▸ **Aim of the task**: Begin with the line containing "# Rubber feet under the printer" and end with the line containing "if empty is"; set down that block verbatim and nothing else.

▸ **Information provided**:
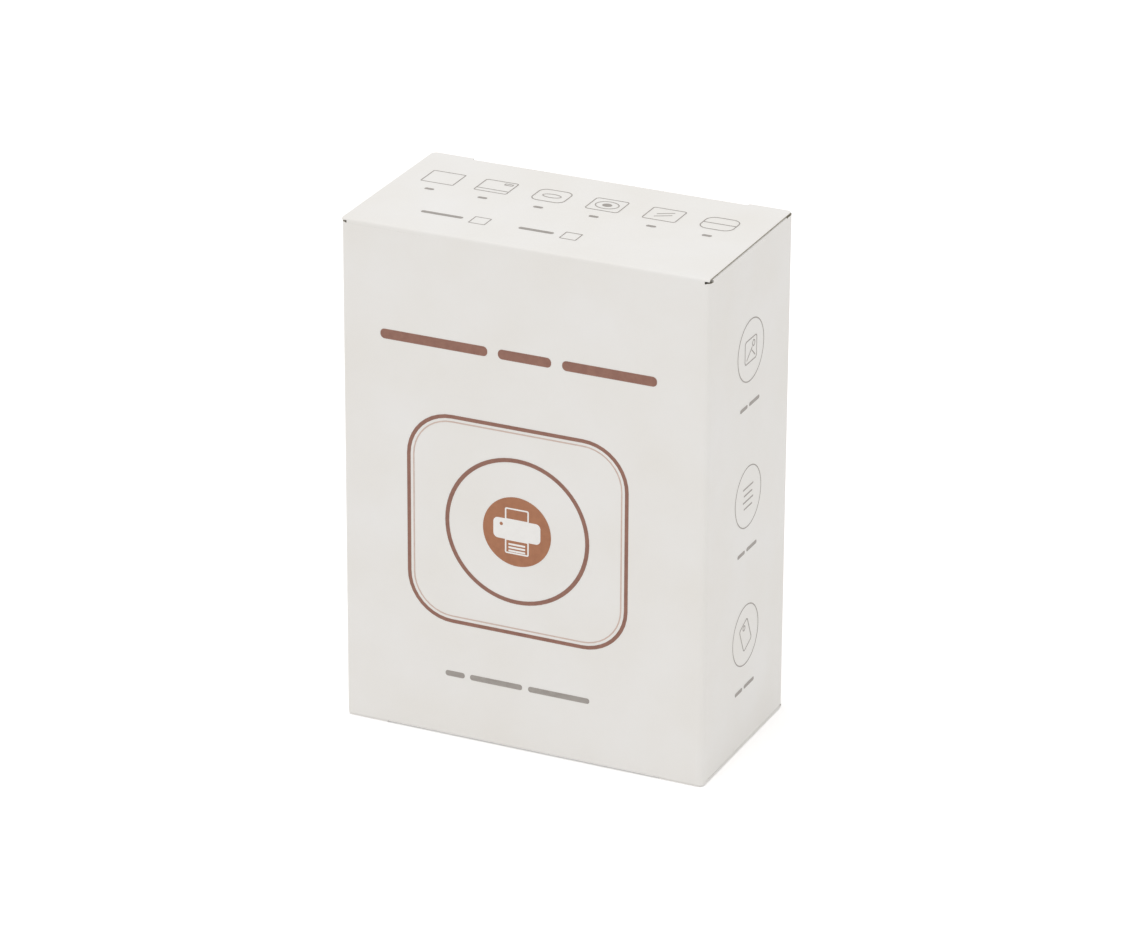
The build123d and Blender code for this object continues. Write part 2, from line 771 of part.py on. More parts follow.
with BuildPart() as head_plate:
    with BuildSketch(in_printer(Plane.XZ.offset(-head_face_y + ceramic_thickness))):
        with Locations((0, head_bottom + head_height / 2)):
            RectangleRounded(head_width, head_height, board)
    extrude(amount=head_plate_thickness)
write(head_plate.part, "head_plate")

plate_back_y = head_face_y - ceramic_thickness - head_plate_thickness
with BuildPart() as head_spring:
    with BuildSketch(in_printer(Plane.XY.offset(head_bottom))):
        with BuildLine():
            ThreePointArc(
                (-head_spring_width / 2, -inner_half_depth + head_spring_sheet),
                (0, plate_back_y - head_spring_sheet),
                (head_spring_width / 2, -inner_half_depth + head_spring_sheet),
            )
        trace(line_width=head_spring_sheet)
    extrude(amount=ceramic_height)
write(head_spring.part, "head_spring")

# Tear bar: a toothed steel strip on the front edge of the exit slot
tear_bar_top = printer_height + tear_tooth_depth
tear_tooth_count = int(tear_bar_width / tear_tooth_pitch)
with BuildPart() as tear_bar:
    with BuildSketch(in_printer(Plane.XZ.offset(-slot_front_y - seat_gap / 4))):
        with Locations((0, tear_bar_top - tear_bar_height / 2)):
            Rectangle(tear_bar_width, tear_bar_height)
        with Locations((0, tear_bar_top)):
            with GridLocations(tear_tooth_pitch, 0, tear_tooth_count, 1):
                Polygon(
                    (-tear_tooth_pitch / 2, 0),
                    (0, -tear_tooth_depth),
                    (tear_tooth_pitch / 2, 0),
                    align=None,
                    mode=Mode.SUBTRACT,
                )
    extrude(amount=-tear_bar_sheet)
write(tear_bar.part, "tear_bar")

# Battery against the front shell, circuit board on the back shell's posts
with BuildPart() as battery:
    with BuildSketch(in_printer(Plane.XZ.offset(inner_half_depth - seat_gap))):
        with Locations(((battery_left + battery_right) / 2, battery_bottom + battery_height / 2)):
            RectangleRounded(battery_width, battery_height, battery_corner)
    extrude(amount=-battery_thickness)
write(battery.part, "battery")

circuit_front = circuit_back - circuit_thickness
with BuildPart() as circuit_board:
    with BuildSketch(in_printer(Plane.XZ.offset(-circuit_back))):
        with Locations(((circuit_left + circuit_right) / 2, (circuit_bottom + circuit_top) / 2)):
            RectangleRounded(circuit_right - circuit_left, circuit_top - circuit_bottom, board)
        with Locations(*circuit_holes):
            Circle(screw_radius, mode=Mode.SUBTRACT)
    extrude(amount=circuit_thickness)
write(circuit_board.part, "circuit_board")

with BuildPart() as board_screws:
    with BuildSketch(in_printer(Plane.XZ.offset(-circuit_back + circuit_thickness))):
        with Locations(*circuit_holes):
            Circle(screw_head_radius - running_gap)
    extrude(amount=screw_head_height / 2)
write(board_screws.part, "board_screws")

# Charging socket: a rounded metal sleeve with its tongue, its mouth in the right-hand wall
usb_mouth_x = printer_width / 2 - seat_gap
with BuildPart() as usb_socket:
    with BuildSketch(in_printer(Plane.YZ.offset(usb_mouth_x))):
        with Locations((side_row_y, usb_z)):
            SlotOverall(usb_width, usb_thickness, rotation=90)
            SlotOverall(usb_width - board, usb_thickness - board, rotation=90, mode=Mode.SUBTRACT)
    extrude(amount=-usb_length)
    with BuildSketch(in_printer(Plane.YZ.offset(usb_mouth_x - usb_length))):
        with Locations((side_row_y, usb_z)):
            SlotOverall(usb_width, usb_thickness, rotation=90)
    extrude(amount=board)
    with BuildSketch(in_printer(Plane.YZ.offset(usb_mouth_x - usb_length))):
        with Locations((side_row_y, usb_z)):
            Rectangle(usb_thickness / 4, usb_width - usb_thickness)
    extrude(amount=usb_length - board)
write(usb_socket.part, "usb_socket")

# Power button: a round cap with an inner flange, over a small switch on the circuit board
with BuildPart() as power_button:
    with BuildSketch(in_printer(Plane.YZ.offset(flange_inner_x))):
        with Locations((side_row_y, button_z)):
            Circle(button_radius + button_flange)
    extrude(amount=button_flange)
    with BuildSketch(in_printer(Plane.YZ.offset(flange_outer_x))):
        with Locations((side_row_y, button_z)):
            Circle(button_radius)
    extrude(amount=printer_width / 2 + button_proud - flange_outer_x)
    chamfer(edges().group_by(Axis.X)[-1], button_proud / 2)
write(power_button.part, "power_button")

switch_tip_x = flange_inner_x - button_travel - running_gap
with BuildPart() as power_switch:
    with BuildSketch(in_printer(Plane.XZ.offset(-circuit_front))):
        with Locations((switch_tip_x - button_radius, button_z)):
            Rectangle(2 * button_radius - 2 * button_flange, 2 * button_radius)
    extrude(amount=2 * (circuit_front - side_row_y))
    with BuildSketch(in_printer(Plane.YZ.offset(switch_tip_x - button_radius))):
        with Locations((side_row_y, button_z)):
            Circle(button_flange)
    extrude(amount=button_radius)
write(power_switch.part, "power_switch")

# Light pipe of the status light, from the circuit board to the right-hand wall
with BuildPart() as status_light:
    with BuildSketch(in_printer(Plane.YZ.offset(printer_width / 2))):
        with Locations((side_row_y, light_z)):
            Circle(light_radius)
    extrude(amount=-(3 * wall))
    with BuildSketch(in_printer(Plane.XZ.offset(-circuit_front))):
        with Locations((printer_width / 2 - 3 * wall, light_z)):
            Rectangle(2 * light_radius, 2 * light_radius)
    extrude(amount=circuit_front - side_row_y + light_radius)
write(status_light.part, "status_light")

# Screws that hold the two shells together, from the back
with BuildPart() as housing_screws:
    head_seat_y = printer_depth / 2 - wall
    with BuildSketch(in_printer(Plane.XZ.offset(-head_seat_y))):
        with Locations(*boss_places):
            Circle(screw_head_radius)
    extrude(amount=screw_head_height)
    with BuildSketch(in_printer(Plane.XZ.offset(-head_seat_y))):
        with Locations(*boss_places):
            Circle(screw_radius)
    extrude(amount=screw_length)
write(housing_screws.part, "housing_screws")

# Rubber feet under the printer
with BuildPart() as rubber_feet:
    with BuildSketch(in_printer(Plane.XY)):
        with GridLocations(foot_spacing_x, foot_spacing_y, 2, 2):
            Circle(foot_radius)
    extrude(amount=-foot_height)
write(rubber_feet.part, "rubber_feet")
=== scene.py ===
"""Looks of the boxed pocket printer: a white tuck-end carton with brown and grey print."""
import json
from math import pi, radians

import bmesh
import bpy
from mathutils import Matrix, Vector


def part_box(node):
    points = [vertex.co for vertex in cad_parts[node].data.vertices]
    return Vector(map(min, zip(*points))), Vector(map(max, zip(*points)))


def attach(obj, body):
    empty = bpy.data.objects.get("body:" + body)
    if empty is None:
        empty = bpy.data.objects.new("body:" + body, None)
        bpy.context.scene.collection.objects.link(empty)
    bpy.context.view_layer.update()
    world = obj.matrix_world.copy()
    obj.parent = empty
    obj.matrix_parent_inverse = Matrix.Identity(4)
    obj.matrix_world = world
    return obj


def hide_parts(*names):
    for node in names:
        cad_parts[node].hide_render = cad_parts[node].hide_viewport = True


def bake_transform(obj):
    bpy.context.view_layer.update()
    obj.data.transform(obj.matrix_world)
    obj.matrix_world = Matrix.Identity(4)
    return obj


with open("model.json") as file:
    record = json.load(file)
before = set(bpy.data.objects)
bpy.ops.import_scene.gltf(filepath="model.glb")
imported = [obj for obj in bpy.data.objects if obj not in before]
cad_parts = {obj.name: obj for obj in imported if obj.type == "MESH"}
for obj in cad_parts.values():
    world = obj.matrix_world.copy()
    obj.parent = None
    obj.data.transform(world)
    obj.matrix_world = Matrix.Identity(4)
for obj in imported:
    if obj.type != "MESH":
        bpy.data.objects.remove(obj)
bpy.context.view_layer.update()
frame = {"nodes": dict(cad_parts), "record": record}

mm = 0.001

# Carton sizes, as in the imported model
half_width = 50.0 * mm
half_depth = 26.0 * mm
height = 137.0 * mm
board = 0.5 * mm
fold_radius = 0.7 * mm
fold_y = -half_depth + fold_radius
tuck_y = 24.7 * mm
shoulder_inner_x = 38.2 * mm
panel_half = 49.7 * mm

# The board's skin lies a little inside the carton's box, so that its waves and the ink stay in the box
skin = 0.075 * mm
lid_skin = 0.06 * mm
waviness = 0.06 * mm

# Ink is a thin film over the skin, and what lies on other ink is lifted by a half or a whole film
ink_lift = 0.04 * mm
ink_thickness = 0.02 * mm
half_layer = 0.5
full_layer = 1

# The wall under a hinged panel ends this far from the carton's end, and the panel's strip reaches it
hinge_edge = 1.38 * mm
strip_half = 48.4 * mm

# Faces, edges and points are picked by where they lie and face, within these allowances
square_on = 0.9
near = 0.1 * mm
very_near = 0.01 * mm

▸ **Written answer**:
# Rubber feet under the printer
with BuildPart() as rubber_feet:
    with BuildSketch(in_printer(Plane.XY)):
        with GridLocations(foot_spacing_x, foot_spacing_y, 2, 2):
            Circle(foot_radius)
    extrude(amount=-foot_height)
write(rubber_feet.part, "rubber_feet")
=== scene.py ===
"""Looks of the boxed pocket printer: a white tuck-end carton with brown and grey print."""
import json
from math import pi, radians

import bmesh
import bpy
from mathutils import Matrix, Vector


def part_box(node):
    points = [vertex.co for vertex in cad_parts[node].data.vertices]
    return Vector(map(min, zip(*points))), Vector(map(max, zip(*points)))


def attach(obj, body):
    empty = bpy.data.objects.get("body:" + body)
    if empty is None:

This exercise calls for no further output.